Last month I referred to Baroque painting as a cocktail that punches a “blast of flavour with an alcoholic moon-kick”. Odd Nerdrum’s work does this and more. There is a beating pulse in Nerdrum’s oeuvre: what unfolds is a haunting story of post-apocalyptic human survival, on one hand, and bucolic visions of Arcadian peace on the other. Titles such as ‘The Seed Protectors’ and ‘The Water Protectors’ reflect primordial human images that evoke our distant past, as well as our uncertain future. Being masterfully composed and powerfully delivered the images echo timelessly in the viewer’s consciousness. 

It is small wonder, then, that artists like Molly Judd have been drawn to Nerdrum’s banner. Judd writes, “I would say he (Nerdrum) has been the single greatest influence on my development, mainly because of his dedication to his craft and his unwavering sincerity for narrative painting.”

Helene Knoop, who studied with Nerdrum for three years in Oslo echoes Judd’s sentiments. Writing in the ‘Painting Forever’ catalogue (2015) she states, “having a milieu, like the Nerdrum School, is important for the small community of figurative painters. I have often thought about how many young people there are worldwide, with a talent or a need for painting in a figurative manner, which (sic) feel quite alone. Many of them contact Nerdrum, and a few of these study with him. And those who only study him from a distance, miles away, find hope that it is possible to paint like this. Even today.” (Painting Forever: Odd Nerdrum and the Nerdrum School, p. 97).

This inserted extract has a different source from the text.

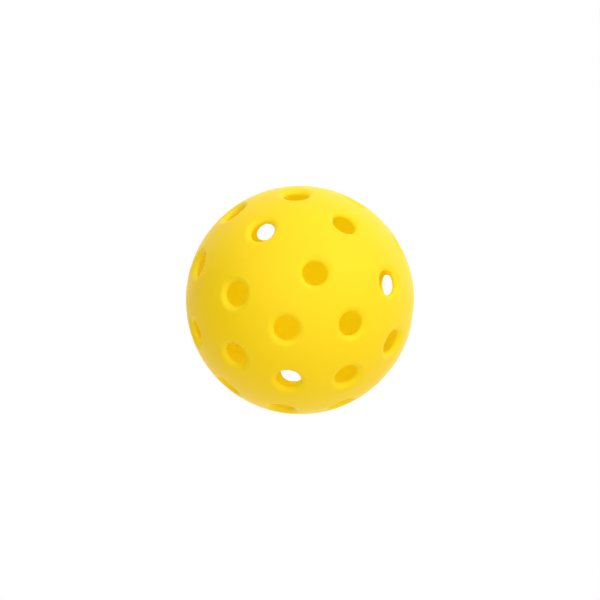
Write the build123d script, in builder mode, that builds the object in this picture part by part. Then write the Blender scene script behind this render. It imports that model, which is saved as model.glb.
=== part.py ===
from build123d import *
import os
from math import asin, cos, radians, sin, sqrt, tan

# A perforated hollow ball for the outdoor paddle game: two identical moulded
# half shells, welded rim to rim on the ball's equator.
#
# Frame: origin at the ball's centre, +Z through the solid pole of the upper
# half, and the welded seam in the XY plane. Millimetres, and degrees for angles.

# ---------------------------------------------------------------- driving sizes
ball_diameter = 74.0  # outside, over the welded seam as well
wall = 2.0  # shell wall
hole_diameter = 7.94  # straight bore of every vent hole
mouth_diameter = 12.0  # where the soft mouth of a hole leaves the outside
bore_land = 0.30  # length of the straight bore, below the mouth
core_break = 0.15  # small round on the inside edge of the bore
mouth_step = 3.0  # degrees by which the mouth's edge turns away from the sphere
mouth_handle = 0.45  # pull of the mouth's curve to its corner; 0.55 is near an ellipse
seam_web = 0.30  # fused plastic between the two rims
bead_height = 0.55  # how far the weld bead stands in from the wall
bead_width = 2.4  # whole width of the double-rolled bead, both halves
bead_notch = 0.22  # height of the bead in the crease between its two rolls

# Rings of holes in each half; the pole and the equator stay solid.
# (angle from the pole, number of holes, azimuth of the first hole)
hole_rings = (
    (21.8, 4, 0.0),
    (49.7, 8, 22.5),
    (75.4, 8, 0.0),
)

# The lower half is the upper one turned over about a horizontal axis at this
# azimuth, which sets its holes about half a pitch round, though not exactly.
turn_over_azimuth = 12.1

# The spheres' start line, at an azimuth between the holes of all three rings.
start_azimuth = 34.9

# How far the pin that cuts a hole stands clear of the wall.
pin_inner_clearance = 4.0
pin_outer_clearance = 2.0
pin_side_clearance = 1.0  # beyond the mouth's edge

rim_tolerance = 0.05  # for finding the edges that lie on the inner sphere

# ------------------------------------------------------------ derived dimensions
outer_radius = ball_diameter / 2
inner_radius = outer_radius - wall
hole_radius = hole_diameter / 2
mouth_radius = mouth_diameter / 2
half_web = seam_web / 2
half_bead = bead_width / 2


def on_sphere(radius, z):
    """Distance from the Z axis of a point on a sphere of this radius at height z."""
    return sqrt(radius**2 - z**2)


def section_point(radius, z):
    """The point at height z on a sphere's outline, in the XZ section."""
    return (on_sphere(radius, z), z)


def hole_planes():
    """One plane per hole, at the ball's centre, with its z axis along the hole."""
    planes = []
    for polar, count, first in hole_rings:
        for i in range(count):
            azimuth = radians(first + i * 360 / count)
            out = Vector(
                sin(radians(polar)) * cos(azimuth),
                sin(radians(polar)) * sin(azimuth),
                cos(radians(polar)),
            )
            planes.append(Plane(origin=(0, 0, 0), z_dir=out))
    return planes


def make_vent_pin():
    """The solid that cuts one vent hole: a straight core flaring out to the mouth."""
    # Heights above the ball's centre. The bore starts where the round on its
    # inside edge ends.
    bore_bottom = on_sphere(inner_radius + core_break, hole_radius + core_break)
    bore_top = bore_bottom + bore_land
    mouth_top = on_sphere(outer_radius, mouth_radius)
    pin_bottom = inner_radius - pin_inner_clearance
    pin_top = outer_radius + pin_outer_clearance
    pin_radius = mouth_radius + pin_side_clearance

    # The mouth leaves the outside nearly level and bends down into the bore. The
    # tangents at the curve's two ends meet in a corner over the bore's edge.
    edge_slope = asin(mouth_radius / outer_radius) - radians(mouth_step)
    mouth_width = mouth_radius - hole_radius
    corner_height = mouth_top + mouth_width * tan(edge_slope)

    bore_edge = (hole_radius, bore_top)
    mouth_edge = (mouth_radius, mouth_top)

    with BuildPart() as pin:
        with BuildSketch(Plane.XZ):
            with BuildLine():
                Polyline((0, pin_bottom), (hole_radius, pin_bottom), bore_edge)
                Bezier(
                    bore_edge,
                    (hole_radius, bore_top + mouth_handle * (corner_height - bore_top)),
                    (
                        mouth_radius - mouth_handle * mouth_width,
                        mouth_top + mouth_handle * (corner_height - mouth_top),
                    ),
                    mouth_edge,
                )
                # On past the mouth along its end tangent, then up and back to the axis.
                Polyline(
                    mouth_edge,
                    (pin_radius, mouth_top - pin_side_clearance * tan(edge_slope)),
                    (pin_radius, pin_top),
                    (0, pin_top),
                    (0, pin_bottom),
                )
            make_face()
        revolve(axis=Axis.Z)
    return pin.part


def make_upper_half_shell():
    """A hollow half sphere whose flat rim stands half a seam web above the equator."""
    vent_pin = make_vent_pin()
    with BuildPart() as shell:
        Sphere(outer_radius, rotation=(0, 0, start_azimuth))
        Sphere(inner_radius, rotation=(0, 0, start_azimuth), mode=Mode.SUBTRACT)
        split(bisect_by=Plane.XY.offset(half_web), keep=Keep.TOP)

        with Locations(*hole_planes()):
            add(vent_pin, mode=Mode.SUBTRACT)

        # Round the inside edge of each bore. The bore's own straight line is skipped.
        bores = shell.faces().filter_by(GeomType.CYLINDER)
        rims = bores.edges().filter_by(GeomType.LINE, reverse=True)
        fillet(
            rims.filter_by(lambda e: abs((e @ 0.5).length - inner_radius) < rim_tolerance),
            radius=core_break,
        )
    shell.part.label = "upper_half_shell"
    return shell.part


def make_lower_half_shell(upper_half):
    """The same moulding, turned over."""
    azimuth = radians(turn_over_azimuth)
    turn_over_axis = Axis((0, 0, 0), (cos(azimuth), sin(azimuth), 0))
    with BuildPart() as shell:
        add(upper_half.rotate(turn_over_axis, 180))
    shell.part.label = "lower_half_shell"
    return shell.part


def make_seam_weld():
    """A web across the wall, flush outside, with a double-rolled bead inside."""
    # Corners of the section
    outer_top = section_point(outer_radius, half_web)
    outer_bottom = section_point(outer_radius, -half_web)
    inner_top = section_point(inner_radius, half_web)
    inner_bottom = section_point(inner_radius, -half_web)
    bead_top = section_point(inner_radius, half_bead)
    bead_bottom = section_point(inner_radius, -half_bead)
    crease = (inner_radius - bead_notch, 0)

    # Middle of each arc where the bead lies on the wall, and crest of each roll
    foot_z = (half_web + half_bead) / 2
    crest_x = inner_radius - bead_height
    crest_z = half_bead / 2

    with BuildPart() as weld:
        with BuildSketch(Plane.XZ):
            with BuildLine():
                ThreePointArc(outer_bottom, (outer_radius, 0), outer_top)
                Line(outer_top, inner_top)
                ThreePointArc(inner_top, section_point(inner_radius, foot_z), bead_top)
                ThreePointArc(bead_top, (crest_x, crest_z), crease)
                ThreePointArc(crease, (crest_x, -crest_z), bead_bottom)
                ThreePointArc(
                    bead_bottom, section_point(inner_radius, -foot_z), inner_bottom
                )
                Line(inner_bottom, outer_bottom)
            make_face()
        revolve(axis=Axis.Z)
    weld.part.label = "seam_weld"
    return weld.part


upper_half_shell = make_upper_half_shell()
lower_half_shell = make_lower_half_shell(upper_half_shell)
seam_weld = make_seam_weld()

os.makedirs("parts", exist_ok=True)
export_step(upper_half_shell, "parts/upper_half_shell.step")
export_step(lower_half_shell, "parts/lower_half_shell.step")
export_step(seam_weld, "parts/seam_weld.step")
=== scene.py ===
"""A hollow perforated plastic ball, moulded as two half shells and welded at the middle.

The ball is centred on the origin and its seam lies in the plane z = 0. The lower half is
the upper one turned over about a horizontal axis. Meshes are worked out in millimetres
and built in metres.
"""

import math

import bmesh
import bpy
import numpy as np
from mathutils import Matrix, Vector
from mathutils.geometry import delaunay_2d_cdt


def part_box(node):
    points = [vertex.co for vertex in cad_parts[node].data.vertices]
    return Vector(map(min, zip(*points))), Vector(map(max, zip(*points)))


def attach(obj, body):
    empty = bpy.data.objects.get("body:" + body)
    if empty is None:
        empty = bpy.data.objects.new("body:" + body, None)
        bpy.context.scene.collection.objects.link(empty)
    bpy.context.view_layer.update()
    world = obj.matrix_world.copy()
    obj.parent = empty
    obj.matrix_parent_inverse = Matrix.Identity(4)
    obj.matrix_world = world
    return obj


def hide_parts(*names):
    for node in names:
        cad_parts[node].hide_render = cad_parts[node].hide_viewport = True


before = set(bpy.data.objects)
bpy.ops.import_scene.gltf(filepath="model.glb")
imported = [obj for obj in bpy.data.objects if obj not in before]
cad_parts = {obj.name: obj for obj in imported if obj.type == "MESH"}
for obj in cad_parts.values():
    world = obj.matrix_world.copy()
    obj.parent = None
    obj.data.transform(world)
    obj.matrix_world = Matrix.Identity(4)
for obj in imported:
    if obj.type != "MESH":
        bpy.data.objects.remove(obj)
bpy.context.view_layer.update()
scene = bpy.context.scene
MM = 0.001

# ------------------------------------------------------------------ sizes, mm
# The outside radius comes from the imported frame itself, so the two can't drift apart.
weld_lo, weld_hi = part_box("seam_weld")
BALL_R = (weld_hi.x - weld_lo.x) / 2 / MM
WALL = 2.0
INNER_R = BALL_R - WALL

HOLE_R = 3.97  # straight bore
MOUTH_R = 6.0  # where the soft mouth meets the outer sphere
LAND = 0.30  # length of the straight bore
CORE_BREAK = 0.15  # rounding of the bore's inner edge
MOUTH_STEP = math.radians(3.0)  # how much flatter the mouth starts than the sphere
OUTER_PULL = 0.45  # pull of the mouth curve's handles, as a share of the way
INNER_PULL = 0.45  # to the corner where its end tangents meet
# rings of holes: angle from the pole, number of holes, azimuth of the first (degrees)
HOLE_RINGS = ((21.8, 4, 0.0), (49.7, 8, 22.5), (75.4, 8, 0.0))
TURN_OVER_AZ = 12.1  # azimuth of the axis the lower half is turned about, degrees

HALF_WEB = 0.15  # half the gap between the rims at the inner sphere
HALF_LINE = 0.02  # and at the outer one, where it is dressed to a hairline
WELD_GAP = 0.004  # clearance between weld and shell
DRESSED_GAP = 0.001  # how far the weld's outer face lies under the sphere
ROLL_REACH = 1.2  # how far the weld's rolls spread from the seam, up and down
ROLL_HEIGHT = 0.56
VALLEY_HEIGHT = 0.22  # of the groove between the two rolls

# ------------------------------------------------------------------ mesh density
HOLE_POINTS = 72
RIM_POINTS = 320
WELD_POINTS = 480
OUT_STEP = 0.95  # mesh pitch on the outer sphere, mm
IN_STEP = 1.30  # and on the inner one
COLLAR_GROWTH = 1.22  # each collar of points round a hole is this much wider
MOUTH_STEPS = 12
BREAK_STEPS = 3
OUTSIDE_BANDS = 3  # bands of a mouth, from its edge, that take the outer face's material
WALL_STEPS = 4  # weld rows up the inner wall
ROLL_STEPS = 10
RELAX_SWEEPS = 2
RELAX_STEPS = 12
SHARP_ANGLE = math.radians(35)

# Where a face of a shell is, which is also its material slot
OUTER, INNER, RIM, BORE = range(4)


# ------------------------------------------------------------------ mesh tools
def unit(vectors):
    return vectors / np.linalg.norm(vectors, axis=-1, keepdims=True)


def full_turn(count, phase=0.0):
    return (np.arange(count) + phase) * 2 * np.pi / count


def level_ring(angles, radius, z):
    """Points round the Z axis; radius and z are single values or one per point."""
    return np.column_stack(
        [radius * np.cos(angles), radius * np.sin(angles), np.broadcast_to(z, angles.shape)]
    )


def circle(axis, radius, along, count, phase=0.0):
    """Points on a circle about an axis through the centre, at a height along it."""
    across = unit(np.cross((0.0, 0.0, 1.0), axis))
    up = np.cross(axis, across)
    angles = full_turn(count, phase)
    spokes = np.cos(angles)[:, None] * across + np.sin(angles)[:, None] * up
    return along * axis + radius * spokes


def quad_strip(first, second):
    """Quads between two closed rings of point numbers."""
    pairs = list(zip(first.tolist(), second.tolist()))
    return [(a, b, d, c) for (a, c), (b, d) in zip(pairs, pairs[1:] + pairs[:1])]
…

Molly Judd’s exquisite painting ‘Feeding a Thirsty Man’ reveals her debt to Rembrandt as much as to Nerdrum. There is no trace of irony here, no tricks, no traces of art world ‘cleverness’, no modernist simplifications or shortcuts. It is, rather, masterfully composed, beautifully delivered, and sincerely emotive. Immune to the contemporary cult of ‘originality at all costs’ Judd embraces authenticity, mastery, connection and humility before the masters of the past. Her painting ‘Feeding a Thirsty Man’ is an apt metaphor for a generation thirsty for the magic of soulful mimesis and a visual culture hungry for its roots.